La guerre d’Algérie et ses para tortionnaires, aux premières loges desquelles se trouvait J.-M. Le Pen, avec ses gros bras qui faisaient le travail en France, en est un exemple horrifiant.
Le mot est lâché, envisager l’élection du Front national relève de l’horreur. Et l’horreur commence par le fait que nous en arrivions à la considérer comme possible.

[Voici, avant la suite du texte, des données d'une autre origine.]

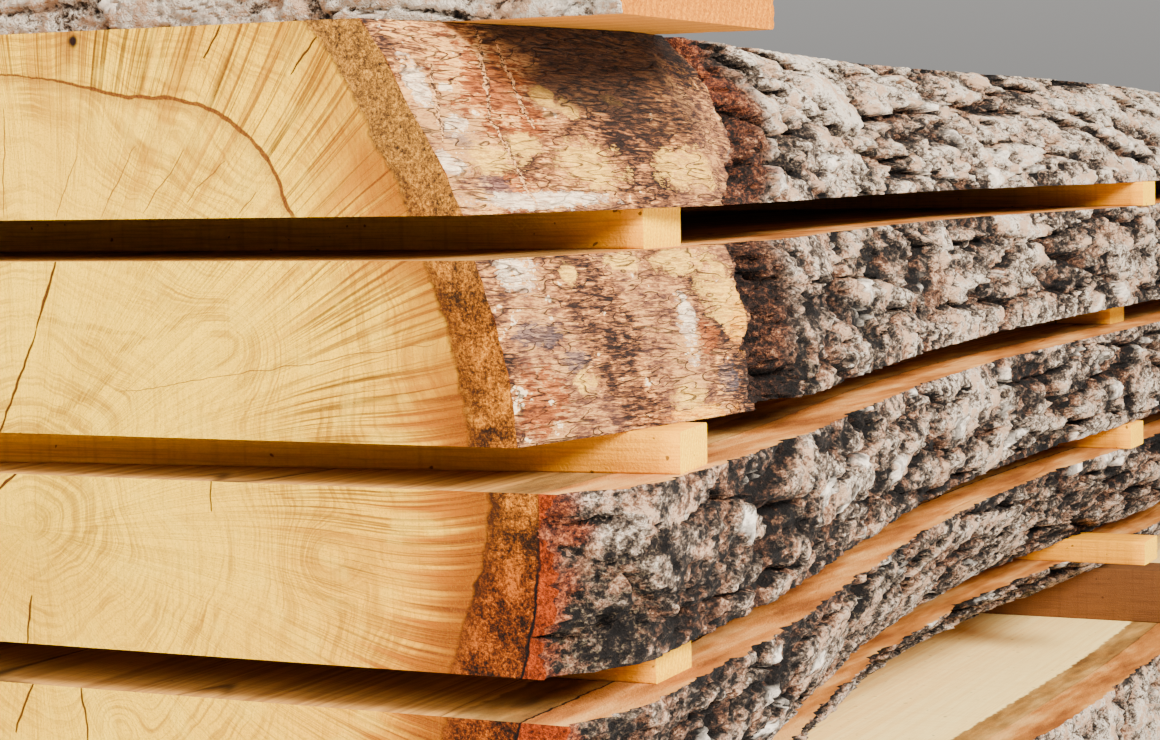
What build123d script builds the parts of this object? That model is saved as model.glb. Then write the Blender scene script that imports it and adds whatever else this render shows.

L’élection de Trump aux États-Unis a produit un électrochoc au Canada. Nous venions de nous débarrasser de Stephen Harper (premier ministre canadien de 2006 à 2015), proche de Gorges W. Bush dans ses convictions, pour élire un premier ministre qui a déjà fait couler beaucoup d’encre, et qui est le premier à avoir ouvert à ce point son gouvernement aux émigrants. Nous retirons beaucoup de fierté de la formation du premier gouvernement Trudeau, représentatif de la population canadienne. Il incluait deux hommes originaires d’Inde qui portent le turban sikh, dont l’un ministre de la défense nationale ; deux femmes autochtones (amérindiennes), respectivement ministre du travail et ministre de la justice, et un homme inuit, ministre de la pêche et des océans ; une femme originaire d’Afghanistan, immigrée au Canada aussi en 1996, ministre de la condition féminine ; un homme originaire de Somalie ministre de l’immigration, des réfugiés et de la citoyenneté. La composition de ce gouvernement est aux antipodes de ce que prône Marine Le Pen, prenant en compte la diversité culturelle et les origines multiples de la population qui façonne le Canada. La France devrait s’en inspirer, en être enseignée, même si bien sûr l’histoire de ces deux pays n’est pas comparable. Un rapport à l’émigration inclusive et non exclusive devient une richesse inestimable à laquelle Marine le Pen est opposée, puisqu’elle défend son antithèse. Vue la composition ethnologique et sociale de la France, cela amènerait des tensions qui pourrait faire exploser toute cohésion sociale.
La France ne dispose pas des contre-pouvoirs que nous voyons à l’œuvre aux États-Unis, empêchant la réalisation systématique de ce que Trump décrète. C’est pourquoi l’élection de Marine Le Pen constitue un danger, contre lequel il s’agit de se mobiliser sans réserve.